:: Stated goal ::
Please find all lines in the data that hold the string "finishes" and copy them.

:: Data section ::
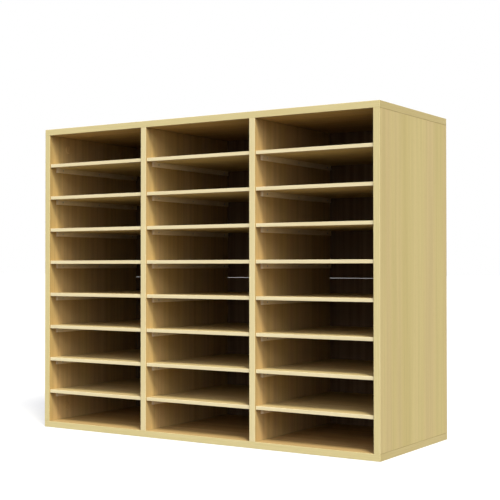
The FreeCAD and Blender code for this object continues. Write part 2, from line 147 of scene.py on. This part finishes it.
# Sockets of the Mix node: by number, since it has several of the same name
MIX_AMOUNT = 0
VALUE_A = 2
VALUE_B = 3
VALUE_OUT = 0
COLOUR_A = 6
COLOUR_B = 7
COLOUR_OUT = 2


class Finish:
    """A material, with short calls for the nodes that the finishes share."""

    def __init__(self, name, gloss=PLAIN_GLOSS):
        self.material = bpy.data.materials.new(name)
        self.material.use_nodes = True
        self.nodes = self.material.node_tree.nodes
        self.links = self.material.node_tree.links
        self.shader = self.nodes["Principled BSDF"]
        self.shader.inputs["Specular IOR Level"].default_value = gloss
        coordinates = self.nodes.new("ShaderNodeTexCoord")
        self.position = coordinates.outputs["Object"]
        self.normal = coordinates.outputs["Normal"]

    def feed(self, socket, source):
        """Link a socket to an output, or set it to a number, a vector or a colour."""
        if isinstance(source, bpy.types.NodeSocket):
            self.links.new(source, socket)
        elif isinstance(source, tuple) and socket.type == "RGBA":
            socket.default_value = (*source, 1.0)
        else:
            socket.default_value = source

    def math(self, operation, first, second=0.0):
        node = self.nodes.new("ShaderNodeMath")
        node.operation = operation
        self.feed(node.inputs[0], first)
        self.feed(node.inputs[1], second)
        return node.outputs[0]

    def stretch(self, vector, scales):
        node = self.nodes.new("ShaderNodeVectorMath")
        node.operation = "MULTIPLY"
        self.feed(node.inputs[0], vector)
        self.feed(node.inputs[1], scales)
        return node.outputs[0]

    def split(self, vector):
        node = self.nodes.new("ShaderNodeSeparateXYZ")
        self.feed(node.inputs[0], vector)
        return node.outputs

    def noise(self, scales, detail=2.0, roughness=0.5, distortion=0.0):
        """Noise with the given number of features per metre along X, Y and Z."""
        node = self.nodes.new("ShaderNodeTexNoise")
        self.feed(node.inputs["Vector"], self.stretch(self.position, scales))
        self.feed(node.inputs["Scale"], 1.0)
        self.feed(node.inputs["Detail"], detail)
        self.feed(node.inputs["Roughness"], roughness)
        self.feed(node.inputs["Distortion"], distortion)
        return node.outputs["Fac"]

    def cells(self, scales):
        """Voronoi cells: the distance from each cell's middle, and the cell's own colour."""
        node = self.nodes.new("ShaderNodeTexVoronoi")
        self.feed(node.inputs["Vector"], self.stretch(self.position, scales))
        self.feed(node.inputs["Scale"], 1.0)
        return node.outputs["Distance"], node.outputs["Color"]

    def rise(self, value, low, high, to_low=0.0, to_high=1.0):
        """A smooth step from to_low to to_high, as the value goes from low to high."""
        node = self.nodes.new("ShaderNodeMapRange")
        node.interpolation_type = "SMOOTHSTEP"
        for name, source in (("Value", value), ("From Min", low), ("From Max", high),
                             ("To Min", to_low), ("To Max", to_high)):
            self.feed(node.inputs[name], source)
        return node.outputs["Result"]

    def mix(self, amount, first, second, how="MIX"):
        node = self.nodes.new("ShaderNodeMix")
        node.data_type = "RGBA"
        node.blend_type = how
        self.feed(node.inputs[MIX_AMOUNT], amount)
        self.feed(node.inputs[COLOUR_A], first)
        self.feed(node.inputs[COLOUR_B], second)
        return node.outputs[COLOUR_OUT]

    def mix_value(self, amount, first, second):
        node = self.nodes.new("ShaderNodeMix")
        self.feed(node.inputs[MIX_AMOUNT], amount)
        self.feed(node.inputs[VALUE_A], first)
        self.feed(node.inputs[VALUE_B], second)
        return node.outputs[VALUE_OUT]

    def grey(self, value):
        """The same value in all three channels of a colour."""
        node = self.nodes.new("ShaderNodeCombineColor")
        for socket in node.inputs:
            self.feed(socket, value)
        return node.outputs[0]

    def finish(self, colour, roughness, height=None, relief=0.0):
        """Connect the shader, with a relief in metres where there is a height."""
        self.feed(self.shader.inputs["Base Color"], colour)
        self.feed(self.shader.inputs["Roughness"], roughness)
        if height is not None:
            bump = self.nodes.new("ShaderNodeBump")
            self.feed(bump.inputs["Height"], height)
            self.feed(bump.inputs["Distance"], relief)
            self.links.new(bump.outputs[0], self.shader.inputs["Normal"])
        return self.material


def along(axis, lengthwise, crosswise):
    """Scales for a grain that runs along an axis: features per metre along it and across it."""
    return tuple(lengthwise if number == axis else crosswise for number in range(3))


def laminate(finish, axis, tones, outer=0.0):
    """Printed maple laminate with its grain along an axis: its colour, roughness and height.

    The tones are a pale, a deep and a pink one. Where outer is 1, the outer faces' tones take over.
    The inside faces' tones are the same laminate painted warmer, standing in for the warm light
    inside the case, and the shelves' tones are painted paler, standing in for light bounced onto
    them; the streaks darken the inside faces more.
    """
    broad = finish.rise(finish.noise(along(axis, 0.5, 17.0), detail=1.0), 0.36, 0.64)
    tint = finish.rise(finish.noise(along(axis, 0.6, 26.0), detail=1.0), 0.40, 0.66, 0.0, 0.8)
    streaks = finish.noise(along(axis, 2.2, 120.0), detail=3.0, roughness=0.6)
    lines = finish.noise(along(axis, 7.0, 640.0), detail=2.0)
    flecks = finish.noise(along(axis, 75.0, 1300.0), detail=1.0)
    prints = [finish.mix(tint, finish.mix(broad, pale, deep), pink)
              for pale, deep, pink in (tones, OUTER_TONES)]
    colour = finish.mix(outer, *prints)
    darkest = finish.mix_value(outer, 0.86, 0.95)
    shade = finish.rise(streaks, 0.34, 0.70, 1.03, darkest)
    shade = finish.math("MULTIPLY", shade, finish.rise(lines, 0.38, 0.66, 1.01, 0.975))
    colour = finish.mix(1.0, colour, finish.grey(shade), "MULTIPLY")
    fleck = finish.rise(flecks, 0.62, 0.74, 0.0, 0.25)
    colour = finish.mix(fleck, colour, GRAIN_FLECK)
    roughness = finish.rise(streaks, 0.3, 0.7, 0.55, 0.65)
    height = finish.math("SUBTRACT", finish.math("MULTIPLY", lines, 0.5), fleck)
    return colour, roughness, height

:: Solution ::
The FreeCAD and Blender code for this object continues. Write part 2, from line 147 of scene.py on. This part finishes it.
    """A material, with short calls for the nodes that the finishes share."""